'Black Girl'

As Tambay so rightly said last month when the New York Film Festival, which opened last Friday, announced that it would present a brand new restoration of Ousmane Sembene’s "Black Girl" (HERE) that the film is "rich with symbolism and complexities that are essentially reactions to, and analysis of, the cultural legacy of colonialism – a recurrent theme you’ll find in much of Sembène’s work, as well as commentary on the untapped strength and abilities of African women."
What starts out as a deceptively simple story about a young  Senegalese woman, Diouana (played by Thérèse M’Bisine Diop), who works as nanny for a couple and whose hopes of an exciting life in France are dashed when her white employers expect her to work as their servant, transcends its premise to become an uncompromising and powerful portrait of the everlasting and tragic consequences of colonialism.
Though it was not Sembene’s first film, it was the film that brought him into the international spotlight as an important filmmaker, as well has heralding the emergence of an African cinema that was mostly unknown.
And now just in time with the NYFF screening, as well as the London Film Festival screening in October, of the restored version, comes news that BFI Home Video will release "Black Girl" in a duel Blu-ray and standard DVD package on October 19.

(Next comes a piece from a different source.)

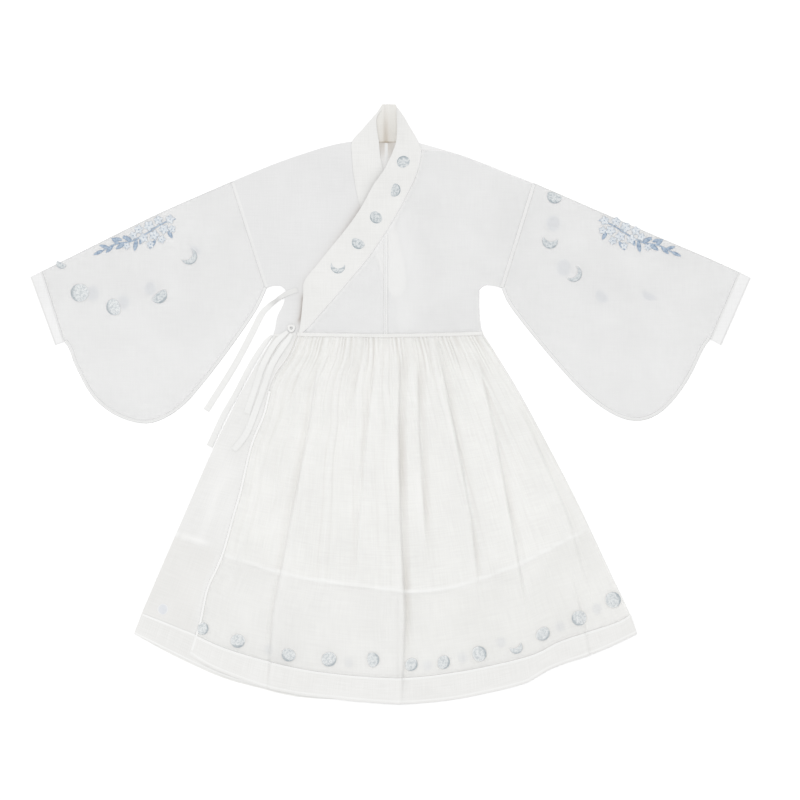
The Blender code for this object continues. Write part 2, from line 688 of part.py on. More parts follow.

But even more special is that, also included with Black Girl, and for the first time on Blu-ray or maybe even standard DVD for that matter, will be Sembene’s first film, 1963’s "Borom Serrat," which is credited as the first film made by an African filmmaker. However that claim needs a little history lesson – if you don’t mind.
One can argue that the first film actually made by an African filmmaker was the short "C’etait il y a quatre ans" (That Was Four Years Ago) a short film made by the Beninese/Senegalese film director and historian Paulin Soumanou Vieyra in 1954, which he followed up with "Afrique-sur-Seine," another short film in 1955. But both of those films were made in Paris, while "Borom Serrat" was the film first to be made in Africa by a black African filmmaker.
Though again, there were Egyptian commercial films made during the 1950’s by Egyptian filmmakers and Egypt is in Africa right? So talk about splitting hairs.
But regardless, "Borom Serrat" was Sembene’s first film, which displayed a remarkable talent and a bold indication of the great films to come, and which is an "allegorical" tale exploring poverty and inequality as it charts a day in the life of a hard-up cart driver in Dakar, whose good deeds are rewarded with great injustice.
On the BFI DVD, both films will be presented in new 4K restoration, and among the extras also included will be theatrical and alternative color-sequence versions of "Black Girl," as well as "Snatches of a Conversation" with actress M’Bissine Thérèse Diop, the documentary "The Making of African Cinema," on the work of Sembene, and an illustrated chronology of the director’s life in film.
However, there is a catch; and that of course is that the BFI DVD, being a British release, means that it will be a locked region "B" disc; so unless you have a mutil-region DVD player, you will not be able to play it on your regular domestic (American) DVD blu-ray or standard player.

Hopefully Criterion, or another similar DVD label that regularly releases classic foreign films here in the States, will release it sometime next year.